Here was my first big-girl, living on my own apartment in Seattle. I remember being so thrilled with this place in 1992, but when I went back I was all, Wow, this place is kind of dingy and depressing. It had hardwood floors and it was sunny and roomy, though.
There's the old hallway. Because who smacked her camera up to the doorway and took a picture? I remember sitting on those stairs talking to neighbors, while we did our laundry in the basement. I felt so big-city and important in this now-depressing-seeming place. I think I paid $450 a month.
Yay, my pink elephant's not gone! And see the weather? See how you're thinking, "Oh, too bad the weather wasn't nicer." Yeah. This is easily 350 days in Seattle. It's June, it's December, it's March.
Oh, but you can't beat the year-round foliage.
By the way, EVERYONE has a Subaru. With a kayak on top, 90% of the time.
I had forgotten about the coffee shop almost named for my cat.
And there's just cool STUFF in Seattle. Everywhere you go.
This was my view from my apartment that I had when I met Marvin and he made me leave Seattle because he is awful.
I lived on the top floor, on the right. It looks sort of depressing, too, but wait, I know I have shown you pictures of the inside of this place before.
Oh, forget it. I just spent 10 minutes looking at old posts and have I mentioned I am tired? Anyway, it was a pretty apartment, built in the 20s, and from my kitchen window was the view of the mountains.
You aren't going to ask me what mountains, are you? Because I never have any idea.
On my last night, some of Paula's 2038030598505383845 friends came over, and did I mention Paula's cell phone rings every eight minutes? And did I mention all of her friends have nicknames, and for some reason, said nicknames are all of the noun variety?

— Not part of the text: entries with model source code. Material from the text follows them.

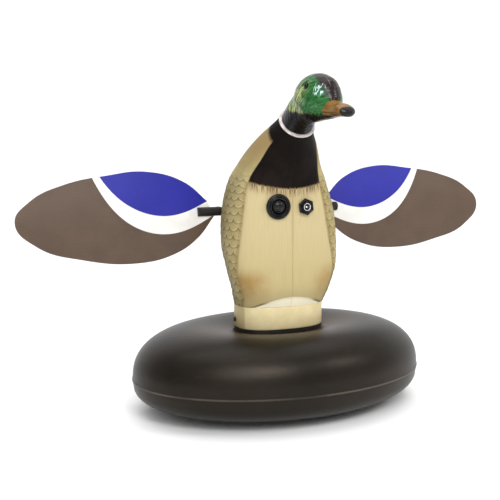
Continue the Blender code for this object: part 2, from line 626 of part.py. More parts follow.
NECK_SIDES = 20
THROAT_LEAN = radians(58)
angles = [2 * pi * i / NECK_SIDES for i in range(NECK_SIDES)]
throat_turn = Matrix.Rotation(THROAT_LEAN, 3, "X")
throat = [HEAD_CENTRE + throat_turn @ Vector((0.0140 * cos(a), 0.0155 * sin(a), -0.006)) for a in angles]
neck = loft("head_neck", [
    [neck_point(0.0018, 0.0156, a) for a in angles],
    [neck_point(0.0090, 0.0158, a) for a in angles],
    throat])
spigot = rod("head_spigot", 0.0129, 0.0200, segments=20, location=(0, 0, 0.0015), parent=neck_frame)

forward = Vector((sin(HEAD_YAW), -cos(HEAD_YAW), 0.0))
sideways = Vector((cos(HEAD_YAW), sin(HEAD_YAW), 0.0))
up = Vector((0.0, 0.0, 1.0))

# The bill's sections: distance ahead of the head's middle, height, half width, half depth.
BILL_SECTIONS = [
    (0.0120, 0.2975, 0.0090, 0.0106), (0.0210, 0.2960, 0.0090, 0.0088), (0.0300, 0.2946, 0.0091, 0.0067),
    (0.0380, 0.2940, 0.0096, 0.0055), (0.0430, 0.2928, 0.0086, 0.0045), (0.0470, 0.2915, 0.0046, 0.0024),
]
BILL_SIDES = 16
bill_angles = [2 * pi * i / BILL_SIDES for i in range(BILL_SIDES)]
bill = loft("head_bill", [
    [HEAD_CENTRE + forward * ahead + sideways * (half_width * cos(a))
     + up * (height - HEAD_CENTRE.z + half_depth * sin(a)) for a in bill_angles]
    for ahead, height, half_width, half_depth in BILL_SECTIONS])
join(head, neck, spigot, bill)
cut(head,
    ball("head_hollow", (0.0150, 0.0205, 0.0180), segments=16, rings=8, location=HEAD_CENTRE,
         rotation=(0, 0, HEAD_YAW)),
    rod("head_bore", 0.0112, 0.0440, segments=20, location=(0, 0, 0.0120), parent=neck_frame))
turned("head_clip", [
    (0.0132, -0.0063), (0.0144, -0.0063), (0.0144, -0.0079), (0.0132, -0.0079)],
    STEEL, steps=20, ring=True, parent=neck_frame)

EYE_RADIUS = 0.0026
for side, sign in (("right", -1), ("left", 1)):
    spot = HEAD_CENTRE + sideways * (sign * 0.0146) + forward * 0.004 + up * 0.0070
    ball(f"eye_{side}", (EYE_RADIUS,) * 3, BLACK_PLASTIC, segments=12, rings=6, location=spot)
    cut(head, ball(f"eye_socket_{side}", (EYE_RADIUS + 0.0004,) * 3, segments=12, rings=6, location=spot))

# ---------------------------------------------------------------- leads inside the body
LEAD_RADIUS = 0.0008
LEADS = {
    "motor_lead": (LEAD_RED, [
        (0.0162, 0.0300, 0.1975), (0.0190, 0.0296, 0.1966), (0.0225, 0.0275, 0.1925),
        (0.0255, 0.0225, 0.1865), (0.0272, 0.0165, 0.1815), (0.0278, 0.0105, 0.1780),
        (0.0272, 0.0050, 0.1750), (0.0250, 0.0014, 0.1724), (0.0216, 0.0002, 0.1710)]),
    "switch_lead": (LEAD_BLACK, [
        (-0.0138, -0.0191, 0.2036), (-0.0136, -0.0168, 0.2030), (-0.0118, -0.0120, 0.1990),
        (-0.0060, -0.0090, 0.1935), (0.0010, -0.0065, 0.1880), (0.0060, -0.0052, 0.1835),
        (0.0068, -0.0050, 0.1804)]),
    "socket_lead": (LEAD_RED, [
        (0.0129, -0.0196, 0.2024), (0.0129, -0.0172, 0.2018), (0.0128, -0.0120, 0.1975),
        (0.0128, -0.0085, 0.1920), (0.0128, -0.0064, 0.1860), (0.0128, -0.0052, 0.1804)]),
    "battery_lead": (LEAD_RED, [
        (0.0280, -0.0040, 0.1529), (0.0280, -0.0045, 0.1550), (0.0262, -0.0058, 0.1585),
        (0.0230, -0.0060, 0.1612), (0.0195, -0.0048, 0.1630), (0.0180, -0.0028, 0.1637),
        (0.0180, -0.0010, 0.1638)]),
}
for name, (look, route) in LEADS.items():
    curve = bpy.data.curves.new(name, "CURVE")
    curve.dimensions = "3D"
    curve.bevel_depth = LEAD_RADIUS
    curve.bevel_resolution = 2
    curve.use_fill_caps = True
    curve.render_resolution_u = 0
    spline = curve.splines.new("POLY")
    spline.points.add(len(route) - 1)
    for point, place_at in zip(spline.points, route):
        point.co = (*place_at, 1.0)
    place(name, curve, look)
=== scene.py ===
from math import atan2, copysign, cos, exp, pi, radians, sin

import bmesh
import bpy
import numpy as np
from mathutils import Matrix, Vector, noise


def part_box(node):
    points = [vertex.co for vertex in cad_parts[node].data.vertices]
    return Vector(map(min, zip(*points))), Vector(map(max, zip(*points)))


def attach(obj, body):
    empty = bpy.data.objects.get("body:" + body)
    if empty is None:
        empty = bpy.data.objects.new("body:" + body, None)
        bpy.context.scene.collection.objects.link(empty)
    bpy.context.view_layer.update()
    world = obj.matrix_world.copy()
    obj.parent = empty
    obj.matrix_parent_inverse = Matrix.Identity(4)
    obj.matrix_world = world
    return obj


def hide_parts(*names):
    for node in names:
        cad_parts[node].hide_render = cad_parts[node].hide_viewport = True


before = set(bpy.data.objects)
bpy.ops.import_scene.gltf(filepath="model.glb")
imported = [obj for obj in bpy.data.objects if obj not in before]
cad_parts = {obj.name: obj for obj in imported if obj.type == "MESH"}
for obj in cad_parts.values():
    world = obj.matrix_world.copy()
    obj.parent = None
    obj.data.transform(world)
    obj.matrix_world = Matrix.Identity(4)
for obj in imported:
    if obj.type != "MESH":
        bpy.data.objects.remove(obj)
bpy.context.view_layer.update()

# The studio: a wide pale floor with a pale wall leaning back behind it, a broad soft light high on the
# left of the camera and another overhead, and two small lamps that glint on the float and the head.
scene = bpy.context.scene
scene.view_settings.view_transform = "Standard"

room = bpy.data.worlds.new("white_room")
room.use_nodes = True
room.node_tree.nodes["Background"].inputs["Color"].default_value = (1.0, 1.0, 1.0, 1.0)
room.node_tree.nodes["Background"].inputs["Strength"].default_value = 0.42
scene.world = room

aim = Vector((0.0, 0.0119, 0.120))
azimuth, elevation, distance = radians(-23.7), radians(10.25), 0.979
back = Vector((sin(azimuth) * cos(elevation), -cos(azimuth) * cos(elevation), sin(elevation)))
camera = bpy.data.objects.new("camera", bpy.data.cameras.new("camera"))
camera.data.lens = 69.4
camera.data.shift_x = -0.0476
camera.data.shift_y = 0.0684
camera.location = aim + back * distance
camera.rotation_euler = back.to_track_quat("Z", "Y").to_euler()
scene.collection.objects.link(camera)
scene.camera = camera


def studio_light(name, kind, spot, power, **settings):
    """A lamp that looks at the middle of the decoy."""
    lamp = bpy.data.lights.new(name, kind)
    lamp.energy = power
    for setting, value in settings.items():
        setattr(lamp, setting, value)
    obj = bpy.data.objects.new(name, lamp)
    obj.location = spot
    obj.rotation_euler = (Vector(spot) - aim).to_track_quat("Z", "Y").to_euler()
    scene.collection.objects.link(obj)


studio_light("broad_light", "SUN", (-0.55, -1.5, 1.55), 1.55, angle=radians(40))
studio_light("top_light", "SUN", (0.1, 0.4, 2.0), 1.35, angle=radians(60))
studio_light("glint_light", "AREA", (0.80, -0.78, 0.85), 3.0, size=0.24)
studio_light("front_light", "AREA", (-0.12, -1.09, 0.89), 3.4, size=0.26)

bm = bmesh.new()
bmesh.ops.create_grid(bm, x_segments=1, y_segments=1, size=30.0)
wall = Matrix.Translation((1.68, 3.6, 0.0)) @ Matrix.Rotation(azimuth, 4, "Z")
wall = wall @ Matrix.Rotation(radians(60), 4, "X")
bmesh.ops.create_grid(bm, x_segments=1, y_segments=1, size=30.0, matrix=wall)
floor_mesh = bpy.data.meshes.new("floor")
bm.to_mesh(floor_mesh)
bm.free()
floor = bpy.data.objects.new("floor", floor_mesh)
scene.collection.objects.link(floor)
floor_paint = bpy.data.materials.new("pale_floor")
floor_paint.use_nodes = True
floor_paint.node_tree.nodes["Principled BSDF"].inputs["Base Color"].default_value = (0.93, 0.93, 0.93, 1)
floor_paint.node_tree.nodes["Principled BSDF"].inputs["Roughness"].default_value = 0.9
floor_mesh.materials.append(floor_paint)
floor.location.z = -0.0004


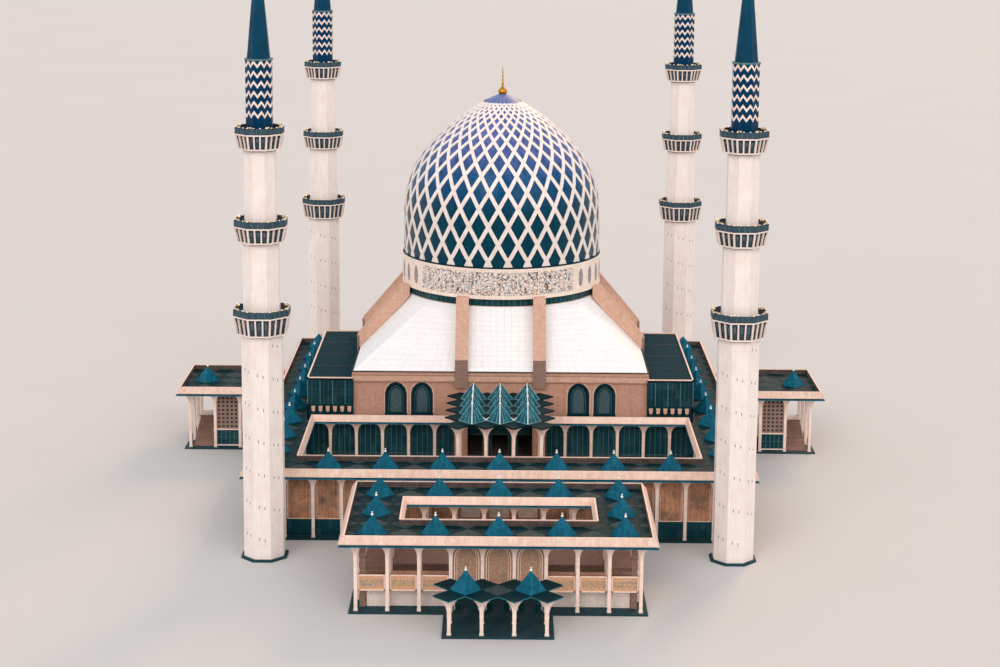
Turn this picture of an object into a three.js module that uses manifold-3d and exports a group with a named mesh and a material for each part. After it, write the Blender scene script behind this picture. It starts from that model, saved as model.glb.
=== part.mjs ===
// A domed mosque building at one tenth of its real size: a square prayer hall under a pointed
// dome, glazed wings, a colonnaded podium round an open court, an entrance portico with its
// drive-in canopy, two side pavilions and four free-standing minarets.
// Millimetres, X to the right, Y away from the entrance, Z up. The origin is at ground level
// under the centre of the dome. 100 mm here stand for one metre of the real building.
import * as THREE from 'three';
import { mergeVertices } from 'three/addons/utils/BufferGeometryUtils.js';
import Module from 'manifold-3d';

const wasm = await Module();
wasm.setup();

// Planning grid: columns stand on odd multiples of half a bay, roof pyramids on whole bays
const BAY = 673;
const HALF_BAY = BAY / 2;
const COLUMN_HALF = 52;
const ROOF_OVERHANG = 240;
const TOUCH_GAP = 0.3;
const FLOOR_EDGE = 150;

// Storey levels
const GROUND_TOP = 30;
const MAIN_FLOOR_BOTTOM = 450;
const MAIN_FLOOR_TOP = 500;
const SPRING_LEVEL = 1220;
const CAPITAL_TOP = 1530;
const BEAM_LAP = 10;
const BEAM_EDGE = 3;
const BEAM_TOP = 1570;
const DECK_TOP = 1620;
const FASCIA_TOP = 1800;

// Plan of the podium, court, portico and pavilions, as counts of half bays from the dome's axis
const PODIUM_X = 17;
const PODIUM_FRONT = -25;
const PODIUM_REAR = 13;
const COURT_X = 15;
const COURT_FRONT = -23;
const COURT_REAR = -11;
const PORTICO_X = 9;
const PORTICO_FRONT = -39;
const PORTICO_REAR = -29;
const OPENING_X = 7;
const OPENING_FRONT = -37;
const OPENING_REAR = -31;
const PAVILION_INNER = 19;
const PAVILION_OUTER = 25;
const PAVILION_Y = 3;
const CENTRE_X = 3;

// Arches: how far a column's flare runs along its row, outwards, and back to a wall
const FLARE_ALONG = 250;
const FLARE_OUT = 220;
const FLARE_BACK = 56;
const FLARE_WALL = 105;
const FLARE_STEPS = [52, 90];

// Roof edges
const FASCIA_LEAN = 110;
const FASCIA_THICKNESS = 35;
const RIM_THICKNESS = 60;
const RIM_LEAN = 60;
const PYRAMID_HALF = 330;
const PYRAMID_HEIGHT = 410;
const PYRAMID_ROW_REAR = 4240;
const PAVILION_ROOF_INNER = 6195;

// Podium walls
const WALL = 50;
const WALL_SETBACK = 110;
const WINDOW_HALF = 250;
const WINDOW_SILL = 100;
const WINDOW_HEAD = 410;
const DOORWAY_HALF = 230;
const DOORWAY_HEAD = 1180;

// Court
const PIER_INNER = 835;
const PIER_OUTER = 1165;
const SCREEN_SETBACK = 100;
const SCREEN_THICKNESS = 20;
const SCREEN_TOP = 1560;

// Prayer hall
const HALL_HALF = 3770;
const HALL_WALL = 100;
const HALL_WALL_TOP = 2880;
const HALL_LOWER_FRONT = -3560;
const CORNICE_BOTTOM = 2620;
const CORNICE_DEPTH = 32;
const HALL_WINDOWS = [2010, 2680];
const HALL_WINDOW_HALF = 280;
const HALL_WINDOW_SILL = 1780;
const HALL_WINDOW_SPRING = 2300;
const HALL_WINDOW_TOP = 2610;
const GLASS = 12;

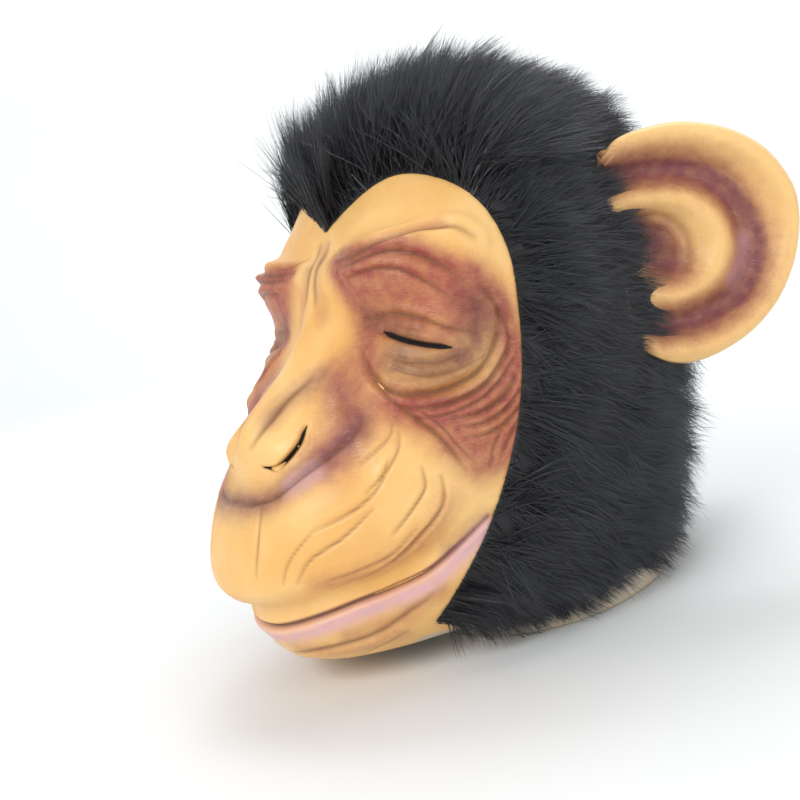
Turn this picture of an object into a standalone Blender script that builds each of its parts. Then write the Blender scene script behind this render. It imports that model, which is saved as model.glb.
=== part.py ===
"""Chimpanzee-style full-head costume mask: a hollow cast latex head, two latex ears and four fur panels.

Metres, +Z up. The mask rests on its flat neck rim at z = 0. Its face looks along -Y, and +X is the
wearer's left. Every form is worked out from the named sizes below and short tables of shares of them.
"""

import math
from typing import NamedTuple

import bmesh
import bpy
import numpy as np
from mathutils import Vector

# Driving sizes of the cast head, in metres.
HEAD_HEIGHT = 0.238
HEAD_HALF_WIDTH = 0.084
BACK_REACH = 0.107
MUZZLE_REACH = 0.148
FACE_HEIGHT = 0.190
FACE_HALF_WIDTH = 0.078
LATEX_WALL = 0.0024
SLIT_HEIGHT = 0.003
EYE_SLIT_LENGTH = 0.026
NOSTRIL_LENGTH = 0.015

# Driving sizes of the fur panels.
FUR_BACKING = 0.002
FUR_SEAT_GAP = 0.0014
SEAM_GAP = 0.0006
HEM_HEIGHT = 0.013
CROWN_PILE = 0.026
SIDE_PILE = 0.013
BACK_PILE = 0.017
EDGE_PILE = 0.0025
EAR_BARE = 0.022
EAR_FULL = 0.034
ABOVE_EAR_FADE = 0.020
HEM_FADE = 0.030
HEM_PILE_SHARE = 0.35
PILE_SCATTER = 0.14
LEAN_SCATTER = 0.2

# Driving sizes of the ears.
EAR_HEIGHT = 0.103
EAR_WIDTH = 0.088
EAR_WALL = 0.0035
EAR_MIDDLE = 0.146
EAR_TURN = 101.0
EAR_SWEEP = 57.0
EAR_SLOT = 0.005
EAR_SHADE = 0.016
EAR_SEAT_GAP = 0.0006

# The face's relief fades out over this turn before the hairline, in degrees.
RELIEF_FADE = 10.0

# The point inside the head that every direction is taken from.
CORE = np.array([0.0, -0.005, 0.5 * HEAD_HEIGHT])

# Turn of the crown's own point, in degrees: straight up has no side to blend towards.
NEARLY_UP = 0.01

# Facets: columns round the head and rows from crown to rim, with more of them in the face.
FACE_COLUMNS = 32
BACK_COLUMNS = 20
FACE_SPREAD = 66.0
HEAD_ROWS = 27
ROW_CROWDING = 0.055
SLIT_SIDES = 12
SLIT_CUTTER_WALLS = 5.0
CROWN_CELLS = (13, 12)
SIDE_CELLS = (15, 9)
BACK_ROWS_COUNT = 12

# Halvings of the searches for a height on the head, and steps of the search for a frontal place.
HALVINGS = 40
PLACE_STEPS = 30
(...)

"Toodeloo, toodeloo," will go Paula's cell phone. And I know it's her hour of need, so her friends are probably calling with greater frequency, but I am thinking maybe that frequency is, oh, 15% greater. Because I have known Paula for 17 years now.
"Oh, hi, Can Opener!" she'll say. Or, "Hey, Lhasa Apso! No, I'm feeling great!"
"Smiley Broomstick! What's up! No, I'm up and around. I'm with June. Yes, the one with the blog."
All the rest of her friends must think I'm so weird with just the name June.
Paula's husband, by the way, is as opposite of extroverted as you can be. He is a cranky curmudgeon, is what he is. And yet? Somehow? Everyone really likes him. And everyone always says it like they think they are the exception to the rule. It is kind of like how you know you like Oscar the Grouch. "I really LIKE Paula's husband" people always say.
Anyway, I told Paula that if I were married to her, I too, would be IRRITATED by the 109 phone calls a minute from Credenza and Stapler and Door Handle and her gadabout life. Paula was contemplative. "You are a lot more like my husband than you think," she said.
I told this to my old boyfriend, with whom I had lunch yesterday. We went to my favorite old place on one of the islands; it used to be a brothel and now it's a dark old pub. I had a pile of nachos as big as your head. Anyway I said, "I guess I got curmudgeonly in my old age."
"What do you mean, GOT?" he asked. "You were always curmudgeonly." He was dead serious.
"I was?"
"Yes. You've always been an old grouch."
Really, you guys, I had no idea. In my mind I was an extrovert and I have turned kind of introverted in my old age, especially since I don't drink anymore. That was my theory. Yeah, no. Turns out I've always been crabby and liking of my alone time. Who knew?
Anyway, the final thing I have to show you is I bought a little initial necklace, and instead of my own initial, I bought a T, because I thought it would be cute to wear T like Tallulah does on her collar. I have officially gone around the bend.
And won't you enjoy my sun damage? If I'd have stayed in Seattle I wouldn't have any.